La escritora Gabriela Wiener contó hace meses en un artículo titulado Panchita de mierda que, durante una alegre velada entre feministas, una mujer la increpó por llevarle la contraria. Las personas de alrededor exigieron a la insultadora que se disculpase si quería permanecer allí; esta pidió perdón y un abrazo. Wiener aceptó las disculpas pero no el abrazo, para consternación de la mujer, que se fue de allí herida en su orgullo y negando ser racista a pesar de haber proferido el insulto que dio título al artículo posterior. Como dice Robin diAngelo en Fragilidad blanca, un libro cuya lectura recomiendan Rao y Jackson antes de asistir a una de sus cenas honestas: “Los progresistas blancos, de hecho, mantenemos y perpetuamos el racismo, pero nuestra actitud defensiva y nuestras certidumbres hacen que sea prácticamente imposible que alguien intente explicárnoslo”. DiAngelo observa que las personas progresistas dedicamos nuestra energía principalmente a demostrar, en vez de a hacer.
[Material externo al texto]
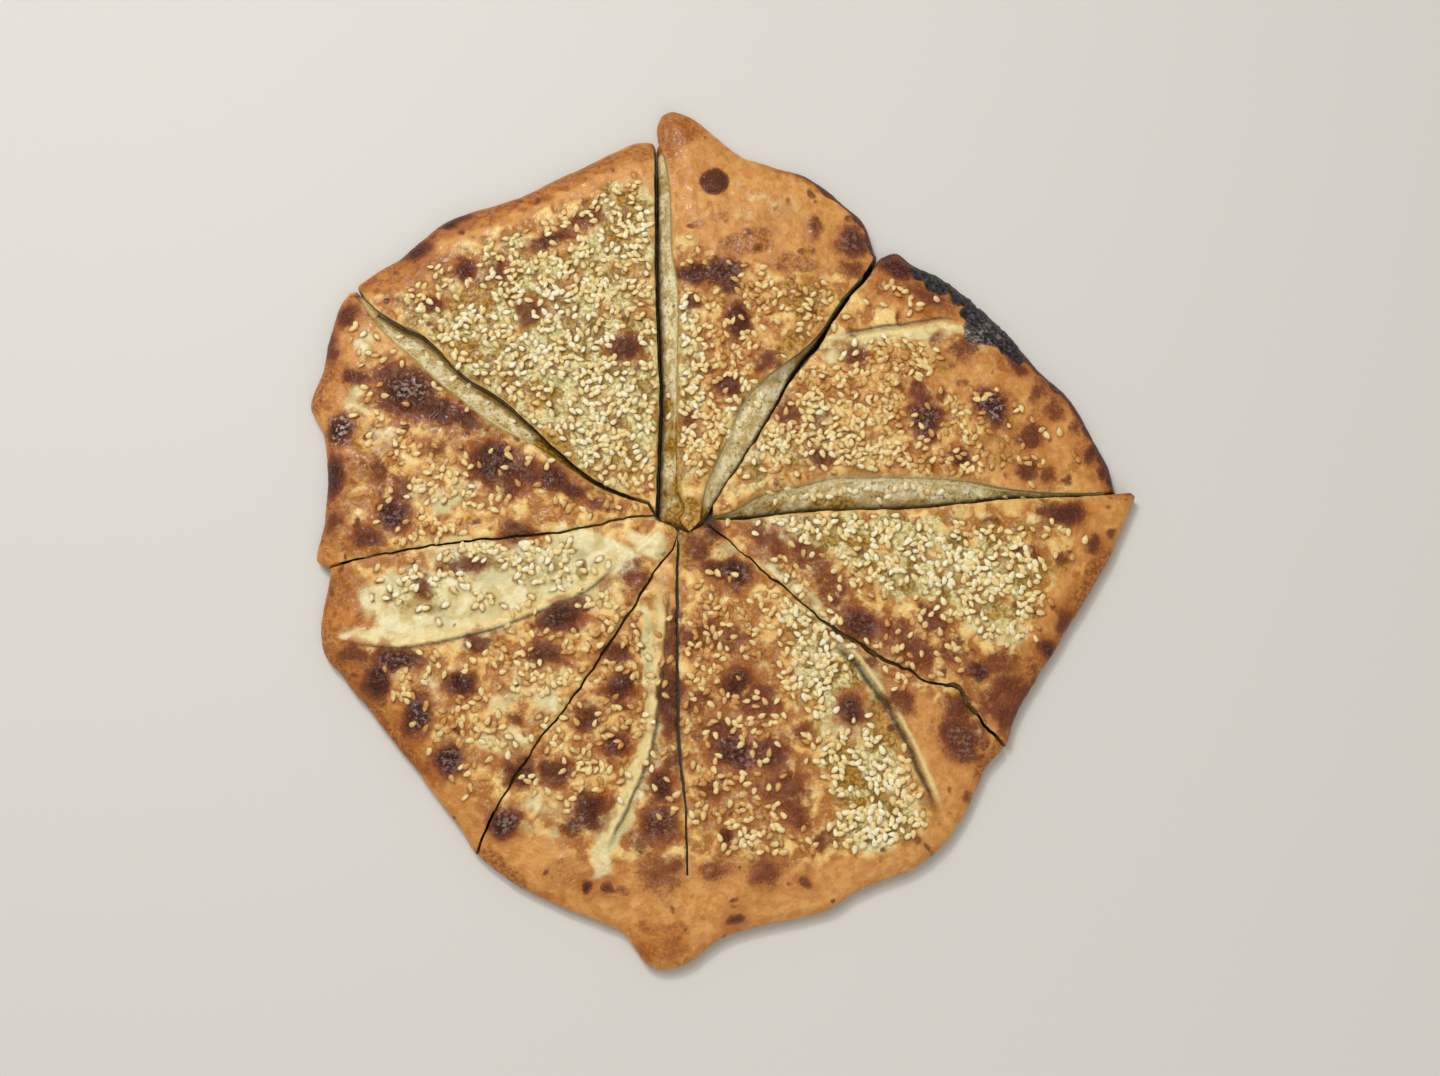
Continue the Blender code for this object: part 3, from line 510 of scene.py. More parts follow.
RUSTY_PATCHES = [
    (-17, 139, 10, 9, 1), (-19, 130, 4, 8, 0.7), (-62, 116, 38, 5, 25, 1), (-112, 88, 15, 8, 42, 1),
    (-98, 84, 14, 8, 30, 0.6), (-124, -30, 8, 13, 1), (66, 77, 20, 7, -30, 0.8), (-18, -138, 11, 8, 0.75),
    (-50, -122, 30, 5, 20, 0.45), (52, -114, 14, 4, 18, 0.3), (-110, -66, 34, 4, -50, 0.9),
    (30, 120, 26, 3, -25, 0.7), (118, -26, 4, 22, -30, 0.6), (-132, 50, 4, 20, 0.6), (-130, 0, 5, 20, 0.6),
    (-30, 128, 8, 5, 20, 0.5), (48, 104, 5, 8, 20, 0.4),
]
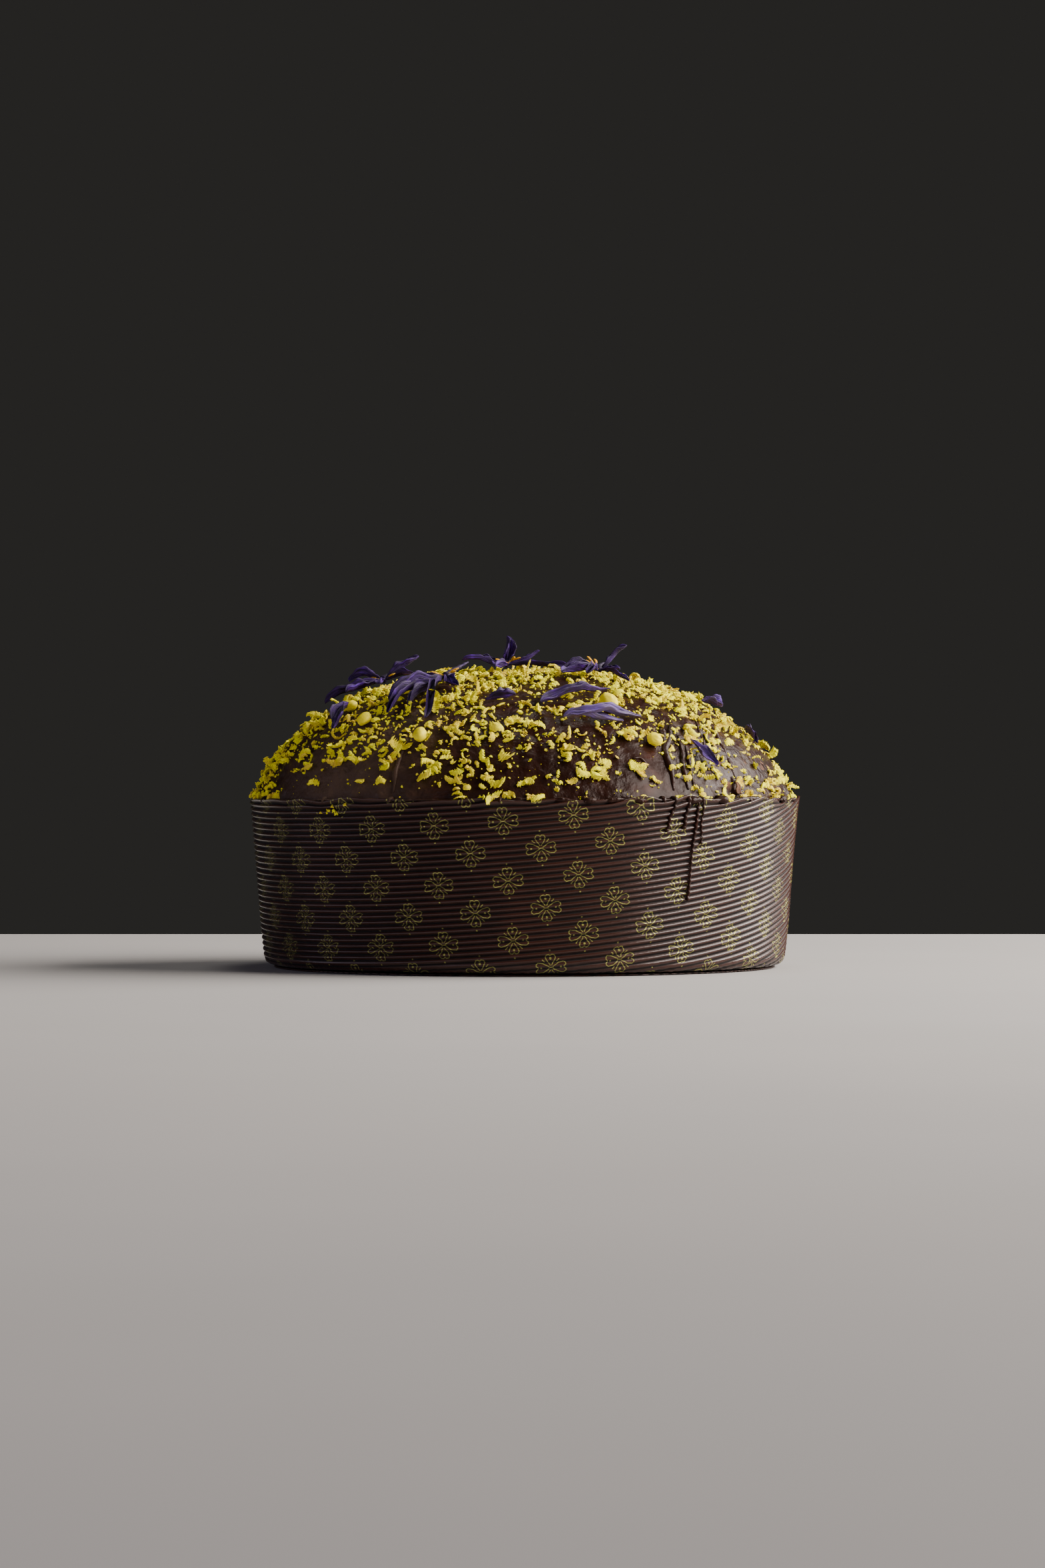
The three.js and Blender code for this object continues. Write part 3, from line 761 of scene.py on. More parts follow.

En ese sentido, desde luego, la escena que describió Wiener recoge un ejemplo de buena praxis por parte de quienes estaban alrededor. Hizo falta una gran dosis de energía colectiva —y la firmeza de la propia Gabriela Wiener— para afrontar la feroz autodefensa de quien se había visto señalada. Hizo falta que Vivian Gornick aceptara que su invitada tenía razón al plantarse ante los modales abusivos de otro alegre comensal. Y es necesario que yo, como anfitriona, deje de considerar más importante la exquisita playlist de fondo que las palabras que se manejan como cuchillitos de untar paté. Prometo, como si una promesa sirviera por sí misma, que la próxima vez, mientras coloco el salvamanteles, seré capaz de decir: “Eso es un comentario racista”.